See, LIC agents bring in over 90% of new business for it even today. But it can’t really keep throwing more commissions or incentives to get them to stay. And that’s because the insurance regulator IRDAI (Insurance Regulatory and Development Authority of India) has regulations that cap agent commissions and incentives. But at least in the private sector, the career prospects can be better. For instance, many private insurers are linked to their banks — like HDFC and ICICI. So there’s often a ready customer base to sell to. It might even offer the opportunity to shift careers from pure insurance to banking. And these things could affect agent attrition further.

Sure, LIC does have a large stake in IDBI Bank. But it’s not the same thing. LIC gets just 3% of its business from corporate agents such as banks. Whereas the private sector really leverages on this segment that contributes to 58% of new business.

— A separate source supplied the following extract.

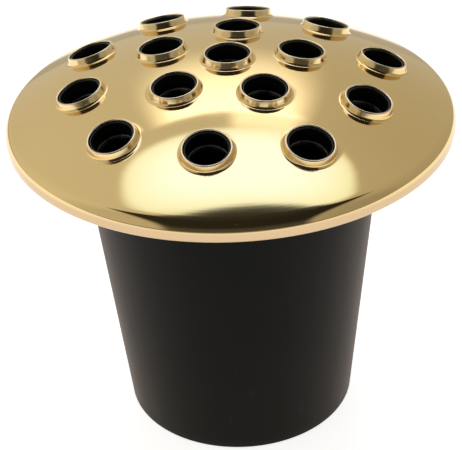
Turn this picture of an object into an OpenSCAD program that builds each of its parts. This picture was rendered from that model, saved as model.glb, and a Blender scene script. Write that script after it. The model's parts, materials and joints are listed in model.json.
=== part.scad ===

Also, a mere 0.16% of its sales happen directly on its website. This is compared to 2.30% for the private sector. So LIC might really need to up its technology game as customers’ perspectives of insurance have changed today. They want to sit at home and compare policies online at their convenience from a website that’s easy to interact with. And HDFC Life, India’s second-largest private life insurer, is already showing that’s the way to go. In FY23, it spent approximately 40% more on improving technology for its insurance business over the previous year. And that was much above the tech budget growth of about 15-30% it saw in the earlier couple of years.

And beyond all this, it’s also about the product mix.

You see, as insurance penetration improves in India, people might be realising that the best way to protect one’s family in case of a demise is to take a pure protection product. One where the insurance company just takes a low premium from you and pays up in an adverse event. But LIC doesn’t offer many of these products. At least that’s not where they make most of their money. Instead, they sell policies that could be best described as part insurance, part investment products. That could be a problem as the younger cohorts get more financially savvy.

Also, a large portion of its sales comes from something called participating products — Where customers are entitled to some of LIC’s profits in addition to other policy benefits. In fact, an article in Rediff says that 94% of its new premiums came from these products in FY23. And you can bet that shareholders won’t be happy to dole out profits to policyholders in this manner. And that could affect how they treat the stock too.

So yeah, put all these together and you’ll probably understand by now why LIC’s business as well as its stock has been in a bit of a rut.